_Exercise details_
Copy each line below that contains "part".

_Extracted records_

────

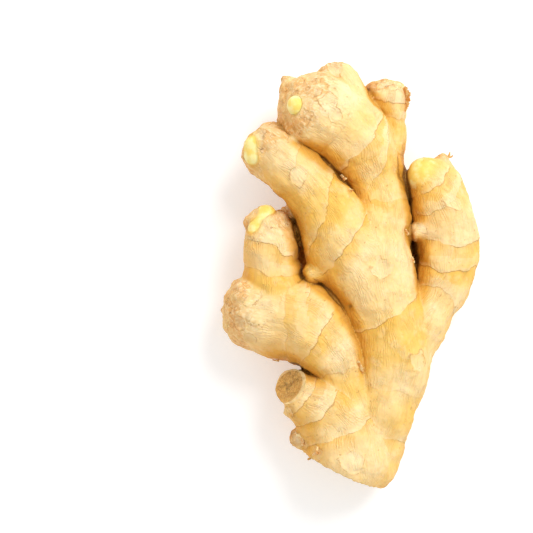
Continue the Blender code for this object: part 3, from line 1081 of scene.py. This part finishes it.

────

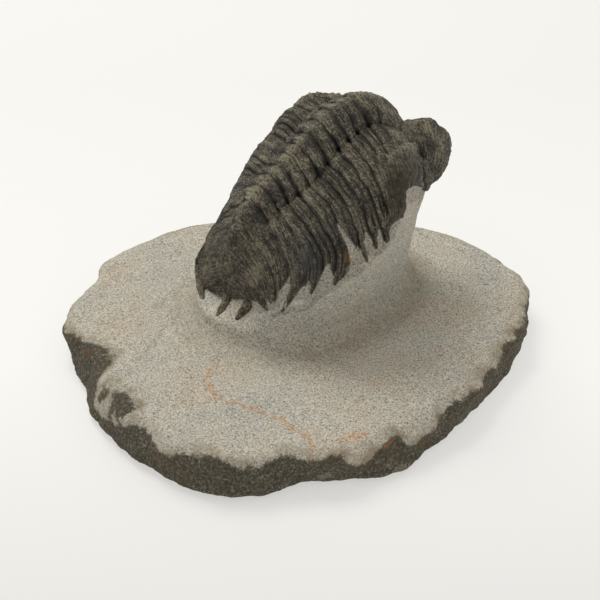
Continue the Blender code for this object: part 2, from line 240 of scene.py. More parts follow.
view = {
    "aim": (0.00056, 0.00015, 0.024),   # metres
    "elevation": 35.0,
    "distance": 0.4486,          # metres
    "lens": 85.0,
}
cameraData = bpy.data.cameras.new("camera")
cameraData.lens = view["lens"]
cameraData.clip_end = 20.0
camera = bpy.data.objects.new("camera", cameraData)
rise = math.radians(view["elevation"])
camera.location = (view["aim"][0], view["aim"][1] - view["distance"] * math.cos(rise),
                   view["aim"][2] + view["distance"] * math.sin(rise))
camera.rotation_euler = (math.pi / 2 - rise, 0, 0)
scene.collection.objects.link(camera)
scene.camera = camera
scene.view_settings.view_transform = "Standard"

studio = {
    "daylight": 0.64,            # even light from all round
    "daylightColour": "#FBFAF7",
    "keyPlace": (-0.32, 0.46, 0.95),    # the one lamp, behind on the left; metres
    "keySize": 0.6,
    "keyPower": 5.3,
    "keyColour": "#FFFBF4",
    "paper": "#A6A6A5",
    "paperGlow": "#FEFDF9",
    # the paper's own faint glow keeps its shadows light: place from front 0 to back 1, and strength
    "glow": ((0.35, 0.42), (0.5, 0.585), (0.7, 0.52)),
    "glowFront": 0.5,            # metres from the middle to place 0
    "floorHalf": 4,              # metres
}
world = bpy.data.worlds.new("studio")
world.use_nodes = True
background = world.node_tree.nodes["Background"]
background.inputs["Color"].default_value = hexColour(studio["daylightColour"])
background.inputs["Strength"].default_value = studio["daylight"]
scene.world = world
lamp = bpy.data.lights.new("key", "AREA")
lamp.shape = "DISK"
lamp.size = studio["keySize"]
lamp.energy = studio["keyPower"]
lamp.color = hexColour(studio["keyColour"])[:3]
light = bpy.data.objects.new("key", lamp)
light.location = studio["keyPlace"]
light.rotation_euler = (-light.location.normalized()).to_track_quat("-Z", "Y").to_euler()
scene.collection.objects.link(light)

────

_Exercise output_
Continue the Blender code for this object: part 3, from line 1081 of scene.py. This part finishes it.
Continue the Blender code for this object: part 2, from line 240 of scene.py. More parts follow.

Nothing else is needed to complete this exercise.